Optimizing oxygen transport through La0.6Sr0.4Co0.2Fe0.8O3-δ hollow fiber by microstructure modification and Ag/Pt catalyst deposition

This work compares the oxygen permeation fluxes of five different La0.6Sr0.4Co0.2Fe0.8O3−δ membranes (e.g. disk, conventional hollow fiber, modified hollow fiber, Ag- or Pt-deposited hollow fiber membranes) to elucidate the dominance of a particular oxygen transport limiting step (e.g., bulk-diffusion or surface reaction) within each of these membranes.
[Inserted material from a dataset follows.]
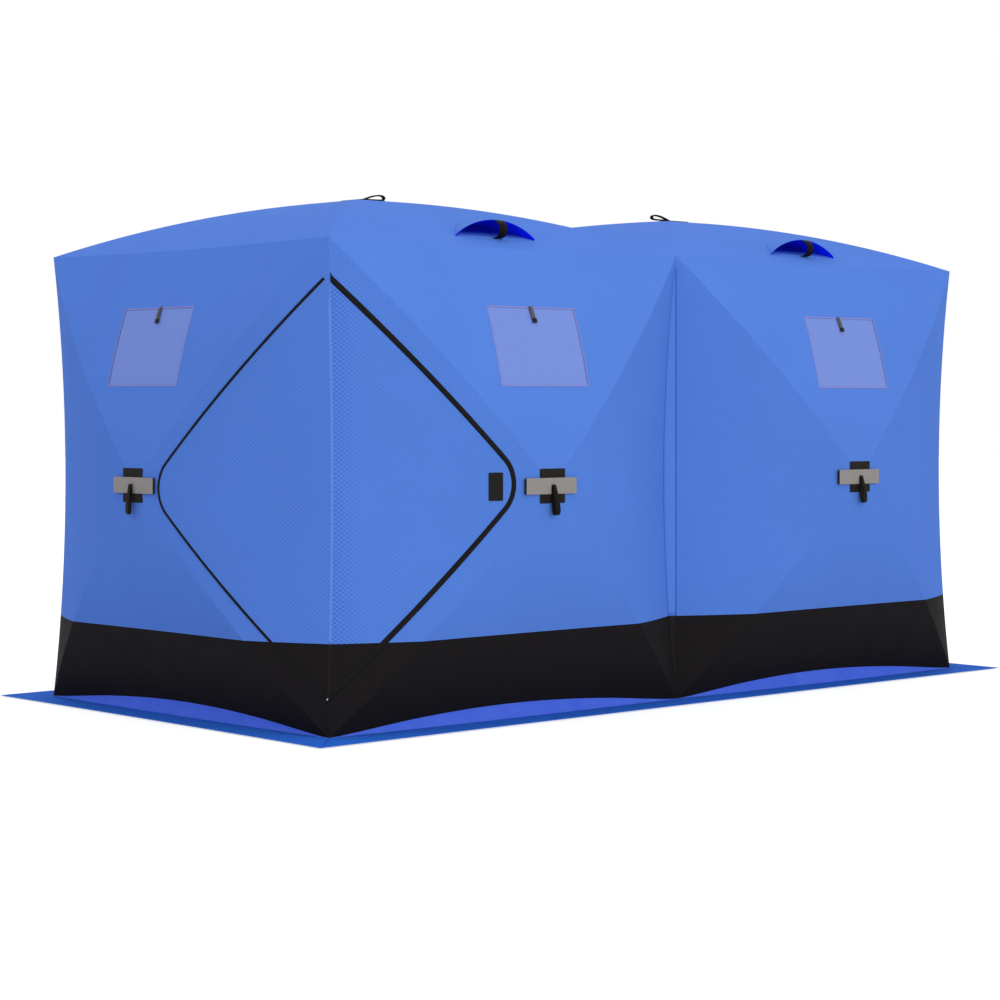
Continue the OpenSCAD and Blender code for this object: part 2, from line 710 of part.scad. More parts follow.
module front_poles() { color(grey) { poles(front_left); poles(front_right); } }
module back_poles() { half_turn() front_poles(); }
module end_poles() { color(grey) both_turns() poles(left_end); }
module roof_poles() { color(grey) both_turns() poles(roof_left); }
module hubs() {
    color(black) {
        at_wall_hubs() hub_body(wall_base);
        both_turns() at_roof_hub(-half_bay) hub_body(roof_base);
    }
}

// ---- Skirt.

module front_skirt() { color(skirt_blue) skirt(2, 2 * bay_len, half_d); }
module back_skirt() { half_turn() front_skirt(); }
module left_skirt() { color(skirt_blue) rotate([0, 0, -90]) skirt(1, depth, bay_len); }
module right_skirt() { half_turn() left_skirt(); }

front_left_centre_panels();
front_left_side_panels();
front_left_base_band();
front_right_centre_panels();
front_right_side_panels();
front_right_base_band();
left_end_centre_panels();
left_end_side_panels();
left_end_base_band();
back_left_centre_panels();
back_left_side_panels();
back_left_base_band();
back_right_centre_panels();
back_right_side_panels();
back_right_base_band();
right_end_centre_panels();
right_end_side_panels();
right_end_base_band();
roof_left_vent_slopes();
roof_left_cross_slopes();
roof_right_vent_slopes();
roof_right_cross_slopes();
front_windows();
back_windows();
end_windows();
window_ties();
front_door();
back_door();
door_lower_tips();
door_zips();
door_pipings();
door_tabs();
zip_pulls();
hub_patches();
reflective_strips();
pull_straps();
roof_loops();
front_poles();
back_poles();
end_poles();
roof_poles();
hubs();
vent_hoods();
vent_props();
front_skirt();
back_skirt();
left_skirt();
right_skirt();
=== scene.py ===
# %% [markdown]
# # A two-bay pop-up ice fishing shelter
# The shelter is a cube of padded cloth, twice as long as it is deep. Sprung poles push a hub out of
# the middle of every wall and out of each bay's roof, so the cloth is as tight as a drum and every
# wall is four shallow triangles that meet at the hub. The lesson builds it from the ground up:
# camera, studio light, finishes, walls, doors, windows, roof, trim, frame and snow skirt.

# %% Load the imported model
import math

import bmesh
import bpy
import numpy as np
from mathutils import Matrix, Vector


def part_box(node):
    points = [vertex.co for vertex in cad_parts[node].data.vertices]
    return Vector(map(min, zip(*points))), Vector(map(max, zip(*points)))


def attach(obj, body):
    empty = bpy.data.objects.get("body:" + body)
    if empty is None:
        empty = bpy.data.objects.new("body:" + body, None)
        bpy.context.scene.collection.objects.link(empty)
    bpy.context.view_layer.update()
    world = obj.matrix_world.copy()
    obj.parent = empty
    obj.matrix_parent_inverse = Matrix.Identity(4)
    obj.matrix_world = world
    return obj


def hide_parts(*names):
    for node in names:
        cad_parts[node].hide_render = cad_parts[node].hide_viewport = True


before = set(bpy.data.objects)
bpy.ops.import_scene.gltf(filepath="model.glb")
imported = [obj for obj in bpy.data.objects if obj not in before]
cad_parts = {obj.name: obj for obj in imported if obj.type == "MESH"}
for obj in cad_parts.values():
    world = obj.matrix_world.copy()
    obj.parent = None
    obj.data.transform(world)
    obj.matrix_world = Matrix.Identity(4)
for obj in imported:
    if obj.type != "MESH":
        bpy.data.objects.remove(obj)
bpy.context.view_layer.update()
print("CAD nodes:", len(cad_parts))

# %% [markdown]
# ## Sizes
# Every size is in metres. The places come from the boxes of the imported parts. The bows and arches
# of the cloth can't be read from a box, so they are repeated here as the part's source states them.

# %% Read the sizes of the shelter
HALF_LENGTH = -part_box("front_left_side_panels")[0].x
HALF_DEPTH = -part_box("left_end_side_panels")[0].y
WALL_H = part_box("left_end_side_panels")[1].z
BAND_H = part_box("front_right_base_band")[1].z
HUB_H = (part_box("reflective_strips")[0].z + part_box("reflective_strips")[1].z) / 2
BAY = HALF_LENGTH
HALF_BAY = BAY / 2
WALL_OUT = 0.220       # how far a wall hub stands out
ROOF_OUT = 0.230       # how far a roof hub stands up
ARCH = 0.045           # extra arch of a sprung pole
CORNER = (0.0345, 0.0345)       # bow of a plain corner edge: along the wall, and inwards
DOOR_FRONT = (0.042, 0.026)     # bow of the door's corner on the front, and on the end wall
DOOR_END = (0.026, 0.042)
SEAM = (0.0, 0.070)    # bow of the seam between the bays
SEAM_RISE = 0.130      # rise of the roof seam between the bays
EAVE_SAG = 0.010       # sag of an eave
HEM_RISE = 0.057       # rise of the hem in the middle of a bay
HUB_END = 1 - 0.080 / 1.8   # where the cloth stops at a hub, from 0 at the edge to 1
CLOTH = 0.005          # thickness of the padded cloth that is shown
CREASE = 4             # folds of the cloth of more than this many degrees look sharp
print("half length, half depth, wall, band, hub:",
      [round(v, 3) for v in (HALF_LENGTH, HALF_DEPTH, WALL_H, BAND_H, HUB_H)])

# %% [markdown]
# ## Camera
# A long lens from far away keeps the walls' upright edges parallel. The camera is level, at about
# chest height, and the picture is slid down with the lens shift instead of tilting the camera.

# %% Place the camera
camera_data = bpy.data.cameras.new("camera")
camera_data.sensor_width, camera_data.lens = 36, 91.90
camera_data.shift_y, camera_data.clip_end = -0.09665, 200
camera = bpy.data.objects.new("camera", camera_data)
bpy.context.collection.objects.link(camera)
camera.location = (-7.530, -8.046, 1.202)
camera.rotation_euler = (np.pi / 2, 0, -np.radians(42.56))
bpy.context.scene.camera = camera
print("camera stands", round((Vector((0, 0, 1)) - camera.location).length, 2), "m from the middle")

# %% [markdown]
# ## Studio
# Cloth shows its colour best in wide soft light. The world gives most of it, and two large lamps
# give the walls a bright and a dim side. The floor is pale. Where it is seen, straight or reflected,
# it also glows a little, which lifts it to white without lighting the cloth, and it keeps the shadow.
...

At 900 °C and 100 mL min–1 helium gas sweep rate, the oxygen fluxes for disk, conventional hollow fiber, modified hollow fiber, Ag-deposited modified hollow fiber, and Pt-deposited modified hollow fiber membranes are 0.10, 0.33, 0.84, 1.42, and 2.62 mL min–1 cm–2, respectively, denoting enhanced performance in this sequential order. More than 300% enhancement of fluxes is evidenced by modifying the geometry from disk to conventional hollow fiber. This is attributed to the thickness reduction from 1 mm to 0.3 mm, thus implying bulk-diffusion and surface reaction as the jointly limiting transport step for this disk membrane. In contrast to a conventional hollow fiber that has a sandwich cross-sectional structure (e.g. dense center layer sandwiched by two finger-like layers) as well as dense outer and inner circumference surfaces, the modified hollow fiber has only one dense layer in its outer circumference surface with finger-like porous layer extending all the way from outer cross-sectional part to the inner cross-sectional part. This microstructural difference, in turn, provides substantial reduction of membrane thickness and enlarges surface reaction area for modified hollow fiber (relative to conventional hollow fiber), both of which contributes to the reduced bulk-diffusion and surface reaction resistance; evidenced by almost 250% oxygen flux enhancement. To enhance the performance even further, catalyst (e.g., Ag or Pt) deposition on the outer circumference surface of modified hollow fiber can be utilized to reduce its dominating surface reaction resistance. While both catalysts increase the oxygen fluxes, Pt reveals itself as the better candidate relative to Ag due to melting-induced aggregation and growth of Ag at 950 °C.